Before anyone jumps to any conclusions, no, I’m not stopping the blog. I’m not going to stop writing either. Well, not altogether. That is, I’m taking about a week to have fun and/or sleep. The two actions are synonymous. And I’ll still write. Habits, even good ones, are hard to break.
This month, as in June, I’ll be returning to a place I was happy to call home once, Block Island, Rhode Island. If you’ve never heard of it that’s pretty common. I’m pleasantly surprised when someone says they have. It’s an island about 12 miles off the coast of Rhode Island. They have less than a thousand year round residents who live at or below the impoverished line, statistically speaking.
The population has a tendency to increase about 1000% during tourism season. Yes, that’s hyperbolic, but tourism brings in a lot of people, some of whom have money to spend. Like a lot of money. As in, something I doubt I’ll ever experience. The people who don’t have a lot of money like that can either come for a day trip, leaving on the last ferry of the day, or visit someone who lives there, which is what I do. Basically, I’m a moocher who likes to visit my family on a wonderful place where I can recoup because I probably couldn’t afford to be there any other way. Woo! Go me!
Currently, a lot is happening and also not happening there. July is a little wilder for them. The 4th of July floods the beaches with people. In the past, most of them would stand shoulder-to-shoulder, beneath the sun, drunk. Some of them would have to be air lifted, if emergency crews could get to them. Although that has changed over the years. I picked a good time to come down when I can choose to do something or choose to go into the wilderness and search for peace.

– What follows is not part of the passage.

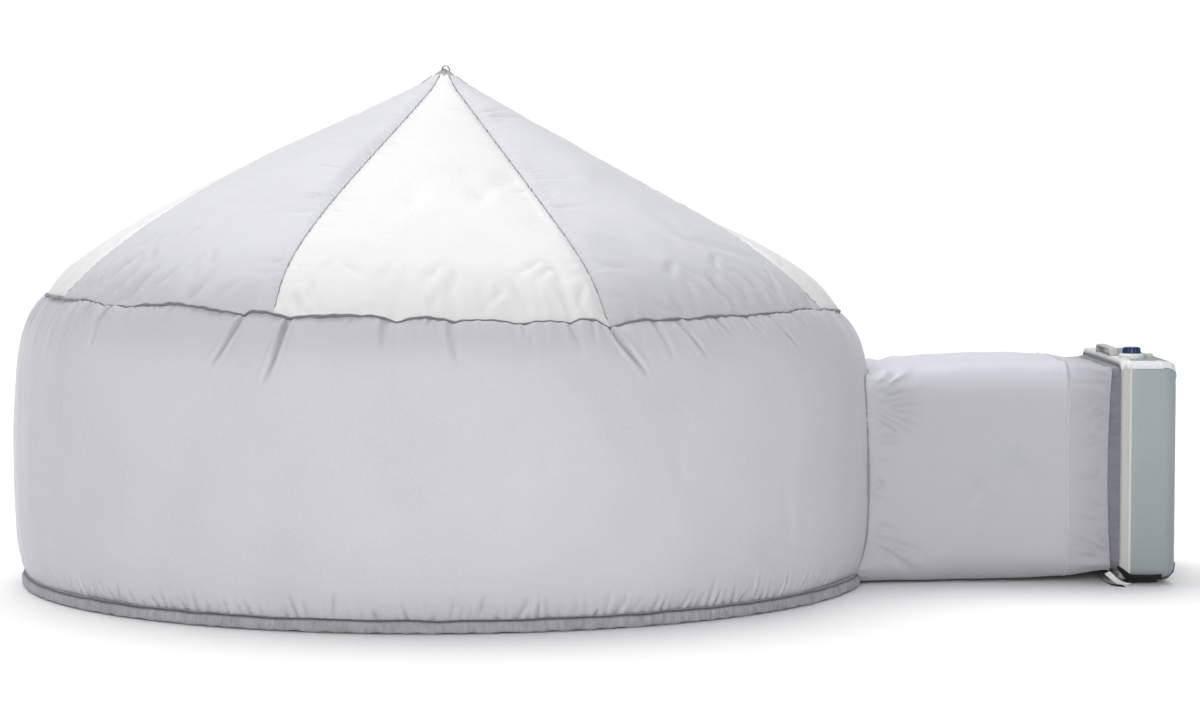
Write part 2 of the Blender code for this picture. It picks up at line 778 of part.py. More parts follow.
def build_motor():
    def at(x):
        return Vector((x, 0, HUB_HEIGHT))

    bearing_outer = 0.0085
    bell_bore = bearing_outer + CLEARANCE
    front_bell = [
        (0.0300, 0.012),
        (0.0420, 0.012),
        (0.0420, 0.003),
        (0.0360, 0.000),
        (bell_bore, -0.002),
        (bell_bore, 0.005),
        (0.0300, 0.005),
    ]
    turned("motor_front_bell", front_bell, "zinc_steel", at(1.688), ALONG_X, ring=True)
    rear_bell = [(radius, -height) for radius, height in reversed(front_bell)]
    turned("motor_rear_bell", rear_bell, "zinc_steel", at(1.7205), ALONG_X, ring=True)
    stator = [(0.0295, 0.0075), (0.0415, 0.0075), (0.0415, -0.0001), (0.0295, -0.0001)]
    turned("motor_stator", stator, "bright_steel", at(1.7006), ALONG_X, ring=True)
    bearing_bore = SHAFT_RADIUS + 0.0002
    bearing = [
        (bearing_bore, 0.006),
        (bearing_outer, 0.006),
        (bearing_outer, 0),
        (bearing_bore, 0),
    ]
    turned("bearing_front", bearing, "bronze", at(1.6865), ALONG_X, ring=True, steps=16)
    turned("bearing_rear", bearing, "bronze", at(1.7155), ALONG_X, ring=True, steps=16)
    shaft = rod("motor_shaft", SHAFT_RADIUS, 0.079, at(1.6830), ALONG_X, "bright_steel", 16)
    rotor_bore = SHAFT_RADIUS + CLEARANCE
    rotor_profile = [(rotor_bore, 0.020), (0.0285, 0.020), (0.0285, 0), (rotor_bore, 0)]
    rotor = turned("motor_rotor", rotor_profile, "bright_steel", at(1.6943), ALONG_X, ring=True)
    nut_profile = [
        (SHAFT_RADIUS + CLEARANCE, 0.007),
        (0.011, 0.007),
        (0.011, 0.001),
        (0.007, 0),
        (SHAFT_RADIUS + CLEARANCE, 0),
    ]
    nut = turned("blade_nut", nut_profile, "dark_plastic", at(1.6405), ALONG_X, ring=True, steps=12)
    pivot("fan_rotor_axis", at(BLADE_PLANE), [build_blade(), shaft, rotor, nut])
    rail_inset = 0.003
    for side, where in ((-1, "near"), (1, "far")):
        low = (1.7228, side * RAIL_Y - 0.008, FAN_BOTTOM + SHEET_METAL + rail_inset)
        high = (1.7248, side * RAIL_Y + 0.008, FAN_TOP - SHEET_METAL - rail_inset)
        box(f"motor_rail_{where}", low, high, "zinc_steel")


def build_controls():
    """Rotary switch under the top, its plate above it, and the knob that turns about Z."""
    plate_height = 0.0125
    knob_base = FAN_TOP + plate_height + 2 * CLEARANCE
    stem = 0.003
    hole = rod(
        "stem_hole", stem + 0.002, 0.02, (KNOB_X, KNOB_Y, FAN_TOP), (0, 0, 0), "sage_enamel", 12
    )
    boolean(bpy.data.objects["fan_housing"], hole, "DIFFERENCE")
    plate = [
        (stem + 0.001, plate_height),
        (0.026, plate_height),
        (0.031, plate_height - 0.004),
        (0.031, 0),
        (stem + 0.001, 0),
    ]
    place = (KNOB_X, KNOB_Y, FAN_TOP + CLEARANCE)
    turned("knob_plate", plate, "white_plastic", place, ring=True)
    knob = [
        (0, 0.0145),
        (0.0185, 0.0145),
        (0.0215, 0.0115),
        (0.0225, 0.0000),
        (stem + CLEARANCE, 0.0),
        (stem + CLEARANCE, 0.008),
        (0, 0.008),
    ]
    cap = turned("control_knob", knob, "blue_plastic", (KNOB_X, KNOB_Y, knob_base))
    switch_top = FAN_TOP - SHEET_METAL - CLEARANCE
    switch_low = switch_top - 0.022
    stem_low = switch_top - 0.006
    stem_high = knob_base + 0.0077
    middle = (KNOB_X, KNOB_Y, (stem_low + stem_high) / 2)
    shaft = rod("switch_shaft", stem, stem_high - stem_low, middle, (0, 0, 0), "bright_steel", 12)
    pivot("knob_axis", (KNOB_X, KNOB_Y, knob_base), [cap, shaft])
    switch = box(
        "rotary_switch",
        (KNOB_X - 0.010, KNOB_Y - 0.016, switch_low),
        (KNOB_X + 0.010, KNOB_Y + 0.016, switch_top),
        "dark_plastic",
        round_edges=0.002,
    )
    socket = rod(
        "switch_socket", stem + 0.0004, 0.0140, (KNOB_X, KNOB_Y, switch_top), (0, 0, 0), "bronze", 12
    )
    boolean(switch, socket, "DIFFERENCE")
    gland = [
        (0, 0.0125),
        (0.0060, 0.0120),
        (0.0095, 0.0085),
        (0.0105, 0.0030),
        (0.0105, 0),
        (0, 0),
    ]
    beside = (KNOB_X + 0.0425, KNOB_Y, FAN_TOP + CLEARANCE)
    turned("cord_gland", gland, "dark_plastic", beside, steps=16)


def build_handle():
    """A low arch over the fan's front edge, with room for fingers under it."""
    half = 0.090
    low = FAN_TOP + CLEARANCE
    high = 0.5605
    handle = box(
        "carry_handle", (HANDLE_X - 0.011, -half, low), (HANDLE_X + 0.011, half, high), "grey_plastic"
    )
    bevel(handle, 0.004)
    gap = box(
        "finger_gap",
        (HANDLE_X - 0.03, -half + 0.012, low - 0.01),
        (HANDLE_X + 0.03, half - 0.012, high - 0.0065),
        "grey_plastic",
    )
    boolean(handle, gap, "DIFFERENCE")


def build_feet_and_lead():
    for side, where in ((-1, "near"), (1, "far")):
        y = side * 0.195
        low = (HOUSING_FRONT + 0.004, y - 0.015, 0)
        high = (HOUSING_REAR - REAR_ROUND - 0.004, y + 0.015, FAN_BOTTOM - CLEARANCE)
        box(f"foot_{where}", low, high, "dark_plastic", round_edges=0.002)
    route = [
        (1.6655, KNOB_Y, 0.520),
        (1.680, KNOB_Y + 0.006, 0.521),
        (1.706, KNOB_Y + 0.030, 0.522),
        (1.713, -0.090, 0.520),
        (1.713, -0.062, 0.490),
        (1.713, -0.055, 0.420),
        (1.713, -0.054, 0.350),
        (1.713, -0.050, 0.300),
        (1.7128, -0.0435, 0.278),
    ]
    tube("motor_lead", smooth_curve(route, 3), 0.0022, "lead_cover")


def main():
    build_roof()
    build_eave()
    build_apex()
    build_floor_and_hem()
    build_walls()
    build_tunnel()
    build_straps()
    build_housing()
    build_front_grille()
    build_rear_grille()
    build_venturi()
    build_motor()
    build_controls()
    build_handle()
    build_feet_and_lead()


clear_scene()
PARTS = new_collection("inflatable_play_tent")
CUTTERS = new_collection("cutters")
main()
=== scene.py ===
import math

import bmesh
import bpy
import numpy as np
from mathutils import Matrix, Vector


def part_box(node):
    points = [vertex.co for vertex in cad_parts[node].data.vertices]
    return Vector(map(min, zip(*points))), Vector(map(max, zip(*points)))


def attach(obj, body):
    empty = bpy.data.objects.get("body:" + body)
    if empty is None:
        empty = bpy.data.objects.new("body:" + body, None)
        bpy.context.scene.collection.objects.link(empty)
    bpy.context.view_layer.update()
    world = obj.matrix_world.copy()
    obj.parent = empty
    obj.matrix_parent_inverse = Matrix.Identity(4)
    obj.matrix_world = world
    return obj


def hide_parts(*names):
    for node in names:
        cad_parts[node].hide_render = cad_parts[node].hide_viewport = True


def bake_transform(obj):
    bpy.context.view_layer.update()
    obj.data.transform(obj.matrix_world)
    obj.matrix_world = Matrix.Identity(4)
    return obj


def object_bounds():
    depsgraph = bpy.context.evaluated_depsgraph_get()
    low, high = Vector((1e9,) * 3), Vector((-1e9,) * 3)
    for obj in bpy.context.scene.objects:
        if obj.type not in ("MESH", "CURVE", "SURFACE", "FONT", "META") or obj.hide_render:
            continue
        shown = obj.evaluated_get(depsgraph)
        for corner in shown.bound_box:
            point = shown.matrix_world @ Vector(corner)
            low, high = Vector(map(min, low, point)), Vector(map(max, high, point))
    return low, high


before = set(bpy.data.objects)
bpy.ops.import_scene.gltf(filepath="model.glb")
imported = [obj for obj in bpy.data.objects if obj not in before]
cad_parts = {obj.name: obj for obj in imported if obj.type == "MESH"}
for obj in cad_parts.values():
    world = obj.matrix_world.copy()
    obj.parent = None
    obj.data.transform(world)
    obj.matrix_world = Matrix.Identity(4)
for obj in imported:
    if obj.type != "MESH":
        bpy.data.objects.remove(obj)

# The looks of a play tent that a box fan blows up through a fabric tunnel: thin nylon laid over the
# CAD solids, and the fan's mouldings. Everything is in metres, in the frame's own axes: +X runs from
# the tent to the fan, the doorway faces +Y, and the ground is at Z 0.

CAD_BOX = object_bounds()
TURN = 2 * math.pi

ROOT = "tent_and_fan"
ROTOR = "fan_rotor"
SELECTOR = "speed_selector"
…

There are lots of underdeveloped, protected lands to traverse and beaches to enjoy. I probably won’t sun too long since I could double as a piece of copy paper. Anyway, it’s a good time. And, frankly, I’m exhausted. Also, repetition can be a double edged sword… I don’t want to sound like I’m complaining, especially since I’m only leaving to return stronger into the fray.
I love writing. But it’s not all I do. It’s important, though, regardless of what you’re doing, creative or otherwise, to take a break. It’s healthy. We’re probably only human. So, don’t let anyone tell you differently. Seriously, you’re not a machine, and if you don’t take a break every now and then, you risk exhausting yourself, which could have bad consequences for your physical and/or mental health.
Although, I would never advise an indefinite break. It’s a mistake. Unless you want to do something else and work hard on doing that for the rest of your life, that is. A skill unused is a skill lost. You’ll metaphorically oxidize and disintegrate. What I mean is, if you don’t keep practicing, then you’ll only get worse. That hard work to better yourself will be for naught. Eventually you won’t be able to do the thing you were doing at all.
Still, take your time. Return when you’re ready. Regain your energy, your creative juices which, admittedly, sounds dirty haha, or whatever. Be aware of yourself and how much you can do before taking any sort of time off. Know how burned out you are before deciding this is the best way to go. If you feel you want to abandon your craft, use a couple days, if possible, to not do participate in creating in that way. Instead, do something else or do nothing at all. Return to it when you’re feeling better, not stressing about it, and see how you feel. This is all person-by-person. I take a week off here and there after a couple months, and then I’m good to go for a couple more months. You may be different. In fact, you most likely are, and that’s a wonderful thing.
In the end, work hard, live a lot, and take care of yourself.